Jay Jaboneta and his Yellow Boat of Hope Foundation: Modern Pinoy Hero helped Little Kids in Layag-layag Zamboanga
Jay Jaboneta a.k.a Jay Michael Ortuoste Jaboneta, is a Filipino blogger, philanthropist, new media advocate, and online community organizer. Jay Jaboneta is best known for having sparked the idea that led to the creation the charitable organization Philippine Funds for Little Kids, for which Jaboneta was recognized by Yahoo! Southeast Asia as one of their “7 Modern Day Pinoy Heroes.” In May 2012, The Philippine Funds for Little Kids was incorporated as the Yellow Boat of Hope Foundation, Inc.
The story behind the Yellow Boat of Hope
Jay Jaboneta narrated that one of his friends told him about a group of children who litterally swim and wade through about a mile of mostly chest-deep water and cross sandbars to reach school in Layag-layag, Zamboanga City, a mangrove village where the people are mostly seaweed farmers.
Upon learning the situation, Jaboneta posted a facebook status describing the day-to-day living and school life of the children. Things suddenly changed when one of his friends replied back on his post asking him, "So what are you going to do?".
Jay Jaboneta helped start a fund-raising campaign through his Facebook account. His Facebook status became viral in a few days and donations poured in coming from different parts of the world. Jaboneta accumulated 1300 Euros in a short span of time.
He traveled far down south of the Philippine archipelago looking for someone to build a motorized boat. He met a lot of struggle and challenges in building the first boat but everything turned out well with the aid of the local residents.
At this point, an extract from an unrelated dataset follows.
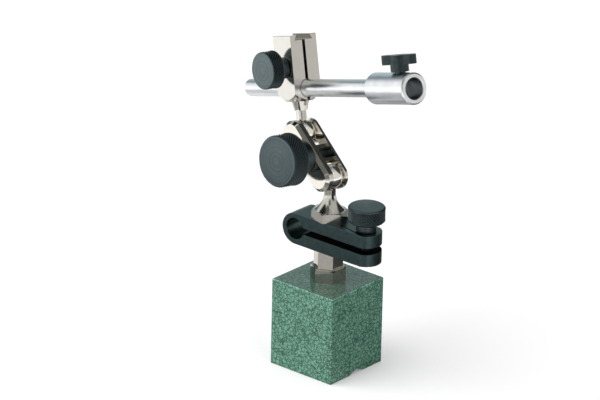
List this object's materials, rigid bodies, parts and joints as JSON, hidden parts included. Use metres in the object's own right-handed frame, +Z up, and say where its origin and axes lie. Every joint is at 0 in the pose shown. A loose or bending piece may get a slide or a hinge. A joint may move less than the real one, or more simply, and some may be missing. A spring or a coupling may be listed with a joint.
{
  "type": "articulated magnetic base",
  "caption": "Small articulated magnetic base: square magnet foot, flexure fine adjuster, double ball link, split clamp block and a sliding cross rod with a gauge sleeve and thumb screw.",
  "frame": {"origin": "middle of the overall outline seen from above, on the surface that the foot stands on", "axes": "+Z up along the post; +X along the flexure bar towards its adjuster knob; the long V groove of the foot runs along X"},
  "size_m": [0.0986, 0.036, 0.1371],
  "materials": {
    "enamel": "glossy hammered enamel",
    "black_oxide": "blackened, semi gloss",
    "nickel": "polished nickel plate",
    "turned_steel": "fine turned, satin",
    "ground_steel": "surface ground",
    "magnet": "matt",
    "brass": "machined"
  },
  "bodies": {
    "base": {"base_housing": "enamel", "front_pole": "ground_steel", "rear_pole": "ground_steel", "magnet_block": "magnet", "pole_spacer": "brass", "base_post": "nickel", "base_lock_nut": "nickel", "flexure_bar": "black_oxide", "lower_ball_stud": "nickel"},
    "fine_adjuster": {"fine_adjust_knob": "black_oxide", "fine_adjust_screw": "black_oxide"},
    "lower_ball": {"lower_ball": "nickel"},
    "link": {"near_link_plate": "nickel", "far_link_plate": "nickel"},
    "link_knob": {"link_knob": "black_oxide", "link_screw": "black_oxide"},
    "upper_ball": {"upper_ball": "nickel"},
    "head": {"clamp_block": "nickel"},
    "clamp_knob": {"clamp_knob": "black_oxide", "clamp_screw": "black_oxide"},
    "rod": {"cross_rod": "turned_steel", "rod_sleeve": "turned_steel"},
    "thumb_screw": {"thumb_screw_head": "black_oxide", "thumb_screw_shank": "black_oxide"}
  },
  "joints": [
    {"name": "fine_adjust_turn", "type": "hinge", "parent": "base", "child": "fine_adjuster", "pos_m": [0.01979, 0.00276, 0.0599], "axis": [0, 0, 1], "range_deg": [-360, 360]},
    {"name": "arm_swivel", "type": "hinge", "parent": "base", "child": "lower_ball", "pos_m": [0.00178, 0.00276, 0.0762], "axis": [0, 0, 1], "continuous": true},
    {"name": "link_tilt", "type": "hinge", "parent": "lower_ball", "child": "link", "pos_m": [0.00178, 0.00276, 0.0762], "axis": [0.0934, 0.9881, -0.1219], "range_deg": [-28, 110]},
    {"name": "link_knob_turn", "type": "hinge", "parent": "link", "child": "link_knob", "pos_m": [-0.00705, -0.00251, 0.08334], "axis": [-0.0934, -0.9881, 0.1219], "range_deg": [0, 360]},
    {"name": "head_tilt", "type": "hinge", "parent": "link", "child": "upper_ball", "pos_m": [-0.0146, 0.00586, 0.0888], "axis": [0.0934, 0.9881, -0.1219], "range_deg": [-90, 60]},
    {"name": "head_swivel", "type": "hinge", "parent": "upper_ball", "child": "head", "pos_m": [-0.0146, 0.00586, 0.0888], "axis": [-0.2718, 0.1431, 0.9517], "continuous": true},
    {"name": "clamp_knob_turn", "type": "hinge", "parent": "head", "child": "clamp_knob", "pos_m": [-0.02284, 0.00333, 0.1131], "axis": [-0.2291, -0.9701, 0.0804], "range_deg": [0, 360]},
    {"name": "rod_slide", "type": "slide", "parent": "head", "child": "rod", "axis": [0.9347, -0.1961, 0.2964], "range_m": [-0.0412, 0.0255]},
    {"name": "thumb_screw_turn", "type": "hinge", "parent": "rod", "child": "thumb_screw", "pos_m": [0.0385, -0.0033, 0.12951], "axis": [-0.2718, 0.1431, 0.9517], "range_deg": [0, 360]}
  ]
}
The first yellow boat was made available for the children's transportation in a couple of days of hard work.
Jay Jaboneta thought that the scenario in Layag-layag was unique but someone from Masbate phoned in and told him that there is another spot where the students need to swim an open sea, about 300 meters, just to reach their school too. Knowing the success he made in Layag-layag, the eager Jaboneta visited the location and replicated the project he made in Layag-layag.
It has been reported that he his foundation built more than 120 yellow boats.
His tale was spotlighted in the Best of Facebook Stories. Watch the video featured in Facebook Stories.
H is about Harnessing one's potential. It is about finding your passion in life. I personally feel, even after 15 months into the project, that I have found my life's mission and it is to help children who struggle to go to school.
And more than that, it is to help bring communities in the Philippines the resources they need to get a better chance in life. Without discovering what you are passionate about in life, it is very hard to stay focused on a mission, on a project. You've got to find what you love to do. - (Jay Jaboneta)
O is about opening one's mind and one's heart. When I first heard about the story, I couldn't shake it off. I didn't know what to do then. I shared it on Facebook, not thinking that it would transform into a thriving national movement helping children in three communities around the Philippines. - (Jay Jaboneta)
P is about Perspiration. You cannot help people without getting both your hands and your feet dirty. When we want to help people, we should act on it. Only in doing so can we gain insights into how our efforts and operations can be made better. Perspiration is very good for the body and the soul too, as it cleanses our system. Personally, I have become thinner as a result of my involvement in the project. - (Jay Jaboneta)
E is about empowering others. And this is for me, where the challenge really lies, even when you think of our national leadership. In order to succeed sustainably, we must equip and empower more leaders to take on the challenges in education and the other challenges our country is facing. - (Jay Jaboneta)
Why yellow boat?
According to Jay, the concept was taken from the yellow school bus.
Jay Jaboneta is a proud alumnus of Ateneo de Davao University.